We had heard a report that a large saltwater crocodile had drifted down from the Solomon Islands and found it’s way into Lolowai Bay. Once inside the bay, we saw what appeared to be a large, bumpy log floating on the calm water. As we motored closer, the log began to slowly move. As we got even closer, it moved faster and eventually dove to safety. Strangely, we all lost interest in an afternoon swim in the lagoon.
The next day, after a leisurely morning, we made the short hop across to the rugged Maewo Island, and our favorite spot in all of Vanuatu, Asanvari Anchorage. The two cyclones that hit Vanuatu earlier this year had done some damage to the Asanvari Yacht Club, but the rest of the area was as beautiful as ever.
We spent five relaxing days there, hiking, diving, spear fishing, reading, and hanging out with the villagers. Chief Nelson, the goodwill ambassador of Asanvari, arranged a feast for the yachties, preceded by some Kastom dancing and a couple of rounds of the local grog. Two shells of Asanvari kava is usually enough to render the average person absolutely legless.
One of the nicest features of Asanvari is a double cascading waterfall that plunges right into the sea. There is just nothing quite like the pleasure of a daily shower under a refreshing cascade of cool island water. And any yachtie can appreciate not having to turn it off when lathering up to save water.
The villagers use the stream for bathing and washing as well, but have also carved out a set of terraces in the steep hillside nearby for cultivation of tarot root. Water from the stream is diverted by a series of ditches and bamboo pipes for irrigation. The whole affair gives the area a very exotic touch.
Our next destination was Champagne beach on the east side of Espiritu Santo.

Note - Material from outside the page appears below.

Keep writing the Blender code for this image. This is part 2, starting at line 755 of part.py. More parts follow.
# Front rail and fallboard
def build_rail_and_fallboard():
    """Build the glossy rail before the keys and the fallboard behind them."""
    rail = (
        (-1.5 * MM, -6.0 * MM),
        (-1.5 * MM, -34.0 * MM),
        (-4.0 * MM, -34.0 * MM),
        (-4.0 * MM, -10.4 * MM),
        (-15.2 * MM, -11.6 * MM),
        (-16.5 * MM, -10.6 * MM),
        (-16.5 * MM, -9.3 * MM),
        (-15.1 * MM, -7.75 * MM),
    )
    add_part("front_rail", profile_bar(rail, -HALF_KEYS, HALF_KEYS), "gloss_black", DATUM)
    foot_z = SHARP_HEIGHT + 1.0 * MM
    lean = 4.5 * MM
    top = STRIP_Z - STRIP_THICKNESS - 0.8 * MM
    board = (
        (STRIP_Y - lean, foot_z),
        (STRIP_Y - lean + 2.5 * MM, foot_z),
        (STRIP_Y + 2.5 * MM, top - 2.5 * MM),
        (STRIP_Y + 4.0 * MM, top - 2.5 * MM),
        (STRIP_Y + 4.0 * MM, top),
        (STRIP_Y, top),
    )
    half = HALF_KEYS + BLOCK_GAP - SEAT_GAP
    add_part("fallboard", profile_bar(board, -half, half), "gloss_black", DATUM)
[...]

We had a nice downwind sail as we headed northwest and managed to land another nice sized mahi. The fish Gods were definitely looking over us on this cruise. As we anchored off the stunning white sands of Champagne beach, a villager in a canoe came by to greet us and was quite happy to have what remained of our recently filleted mahi.

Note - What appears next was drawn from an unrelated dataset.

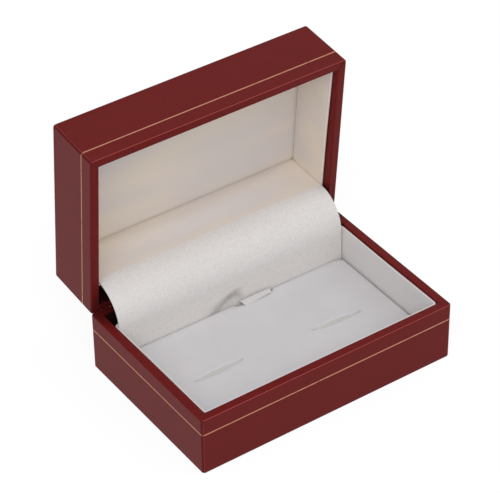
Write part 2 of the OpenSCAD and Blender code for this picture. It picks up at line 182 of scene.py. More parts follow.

Chris and Rosaleen enjoyed some walks and lounging on the beautiful white sands of Champagne beach while Cate and I did some snorkeling and spear fishing on the nearby reef. At the end of the day, we gathered on the beach with a group of yachties for a “sundowner.” Champagne, of course!

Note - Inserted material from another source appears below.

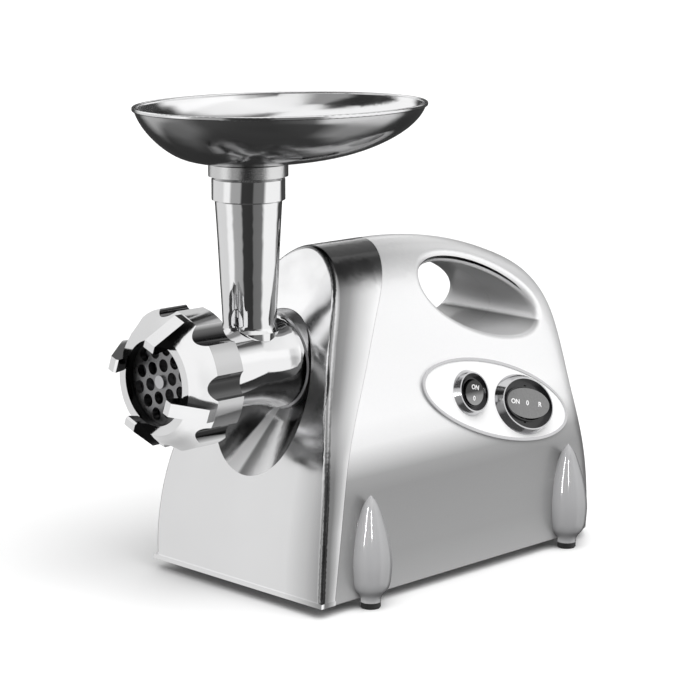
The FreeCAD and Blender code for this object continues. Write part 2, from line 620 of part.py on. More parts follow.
def gear(teeth, module, stations, centre, first_tooth):
    """Spur gear about a line along Y; first_tooth is the angle of one tooth, from +X towards +Z."""
    pitch = teeth * module / 2.0
    base = pitch * math.cos(PRESSURE_ANGLE)
    tip = pitch + 0.95 * module
    root = pitch - 1.25 * module
    half_pitch = (math.pi / 2.0 - 2.0 * BACKLASH) / teeth + involute(pitch, base)
    low = max(base, root)

    def point(radius, angle):
        return V(centre[0] + radius * math.cos(angle), stations[0], centre[1] + radius * math.sin(angle))

    edges = []
    for k in range(teeth):
        mid = first_tooth + 2.0 * math.pi * k / teeth
        following = mid + 2.0 * math.pi / teeth
        wide = half_pitch - involute(low, base)
        narrow = half_pitch - involute(tip, base)
        rise = Part.Arc(point(low, mid - wide), point(pitch, mid - half_pitch + involute(pitch, base)),
                        point(tip, mid - narrow))
        fall = Part.Arc(point(tip, mid + narrow), point(pitch, mid + half_pitch - involute(pitch, base)),
                        point(low, mid + wide))
        edges += [rise.toShape(), Part.makeLine(point(tip, mid - narrow), point(tip, mid + narrow)), fall.toShape()]
        if root < low - 1e-6:
            edges.append(Part.makeLine(point(low, mid + wide), point(root, mid + wide)))
            edges.append(Part.makeLine(point(root, mid + wide), point(root, following - wide)))
            edges.append(Part.makeLine(point(root, following - wide), point(low, following - wide)))
        else:
            edges.append(Part.makeLine(point(low, mid + wide), point(low, following - wide)))
    return Part.Face(Part.Wire(edges)).extrude(V(0, stations[1] - stations[0], 0))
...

Working our way South to Luganville, we popped into the very protected lagoon behind Oyster Island. Oyster Island is named for-you guessed it-it’s abundance of very tasty oysters. We sample some of them, as well as lobster and coconut crab at a small guest house/restaurant on the island. The meal was as good as any we’ve had in Vanuatu, all for about US $10 per person-no tax, and no tips accepted. This place definitely rates “four coconuts” in our book.
There are a number of “blue holes” on Espiritu Santo Island. Two of them are situated in close proximity to Oyster Island. We took the dink about three kilometers up one of the streams feeding into the lagoon. The stream promptly ended in a very deep, azure blue pool. Apparently the stream is fed by springs that leech out at these holes. The water is crystal clear, the coral sand bottom is white, and the result is a beautiful blue pool of fresh, clear water, surrounded by green jungle. There were lots of hoots and hollers from exotic birds and a few fly-bys’ from some large flying foxes (fruit bats). This was an excellent spot for a refreshing swim.
The last stop on our little island tour was at Palikoulo Bay. Here we ran into a number of yachtie friends enjoying the quiet and calm anchorage just a few miles from the hustle and bustle of Luganville.
The local ex-pats have a little beach club, called Club Nautique, where they can “do as they wish” without causing offense to the Ni-Vanuatu people. The yachties seemed to converge upon it each evening for happy hour and the occasional barbeque or potluck. We had a couple of great social hours and an excellent potluck dinner our last night in the bay.
We sailed back to Luganville the following day, arriving just a few hours before Chris and Rosaleen were to board their connecting flight to Port Vila. It seems like two weeks just sailed by for all of us!
Cate and I have spent the last few days in Luganville re-provisioning, refueling, bottom cleaning and sorting out visa extensions and cruising permits for a cruise up to the Banks and Torres groups of islands. These groups are in the extreme northern end of the Vanuatu chain and are the most remote and untouched areas of the country.
Vanuatu’s 21st anniversary of independence from the British/French condominium government is today, so we plan to take in some of the Kastom dancing and festivities and then head north when the weather looks right.